Eine zweite Spur führte zu einem heute 33 Jahre alten Mann aus Syrien, so die Staatsanwaltschaft: „Auch hier beruhte der Anfangsverdacht auf einer am Tatopfer gesicherten DNA-Spur, die dem 33-Jährigen zugeordnet werden konnte. Besagte Spur befand sich im Bereich der rechten Schulterpartie. Es schlossen sich auch insoweit intensive Ermittlungen an.“ Doch: Auch diese verliefen im Sande, im Oktober 2024 erfolgte ebenfalls die Einstellung.
Einer der Verdächtigen psychisch erkrankt
Klar ist: Jener Verdächtige Nummer zwei war, seine Täterschaft unterstellt, zum Tatzeitpunkt aufgrund einer psychischen Erkrankung nicht steuerungsfähig, sei im Rahmen der Ermittlung von einem forensisch-psychiatrischen Gutachter untersucht worden, teilt die Anklagebehörde mit. Eine Inhaftnahme ist dann sowieso ausgeschlossen. Doch auch ein Sicherungsverfahren mit dem Ziel, den 33-Jährigen in einer psychiatrischen Klinik unterzubringen, konnte nicht getroffen werden.
Dies deswegen, „weil die hierfür erforderliche Gefährlichkeitsprognose zum Zeitpunkt der Abschlussentscheidung der Staatsanwaltschaft nicht aufgestellt werden konnte.“ Der betreffende Mann befände sich seit Längerem in Behandlung. Daher habe es zum Zeitpunkt der Abschlussverfügung an einer Gefährlichkeit für die Allgemeinheit gefehlt, die eine Unterbringung im Fachkrankenhaus rechtfertigen würde.
Fall offiziell zu den Akten gelegt, aber: Mord verjährt nicht
Der Fall wirft Detailfragen auf, zu denen sich die Staatsanwaltschaft bedeckt hält. Was sie aber betont: Beide zwischenzeitlich Verdächtigten, für die eine Unschuldsvermutung gilt, kamen nicht aus dem Umfeld von Stefan M. Auch ein gemeinsames Vorgehen schließt die Behörde aus. Alles spreche für einen Alleintäter und dafür, dass Stefan M. zum Zufallsopfer wurde. Weitere Personen, die mit dem Verbrechen in Verbindung stehen könnten, gäbe es nach jetzigem Stand der Dinge nicht.

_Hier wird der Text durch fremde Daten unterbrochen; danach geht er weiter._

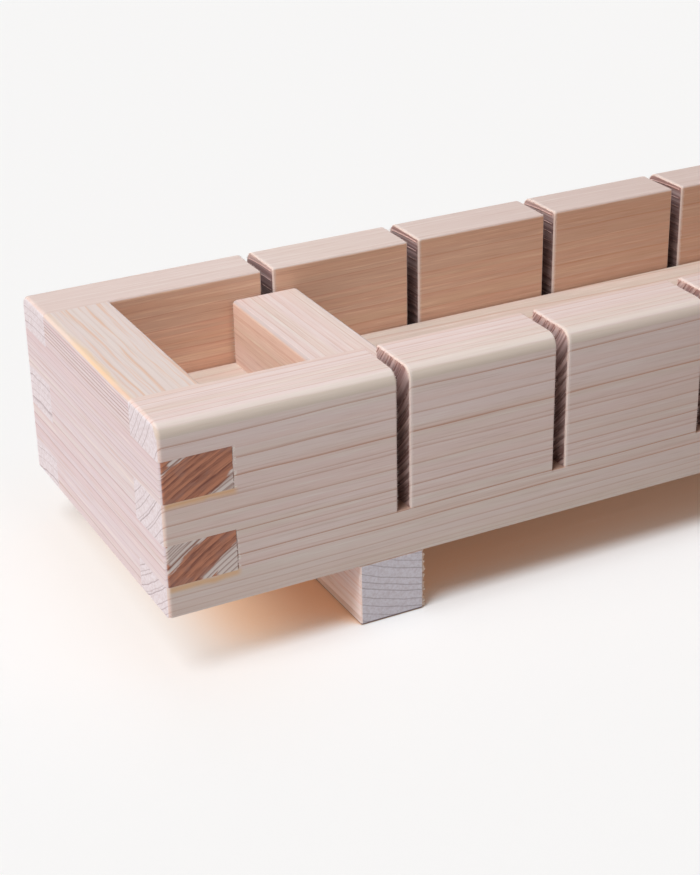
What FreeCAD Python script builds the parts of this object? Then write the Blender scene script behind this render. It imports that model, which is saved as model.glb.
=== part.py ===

Offiziell sind die Ermittlungen ad acta gelegt, die öffentliche Fahndung beendet und der Fall ohne Ergebnis eingestellt. Eine Hintertür aber bleibt: „Die Staatsanwaltschaft Leipzig wird gleichwohl regelmäßig prüfen, ob es neue Ermittlungsansätze gibt und wie sich der gesundheitliche Zustand des 33-jährigen Beschuldigten entwickelt.“ Denn: Mord verjährt in Deutschland nicht und bei neuen Hinweisen kann sofort wieder ermittelt werden.
Vorerst aber ist der grausame Fall ein sogenannter „Cold Case“ und der Mensch, der Stefan M. – er wäre heute 41 – brutal tötete, bleibt das, was er von Anfang an war: ein Phantom.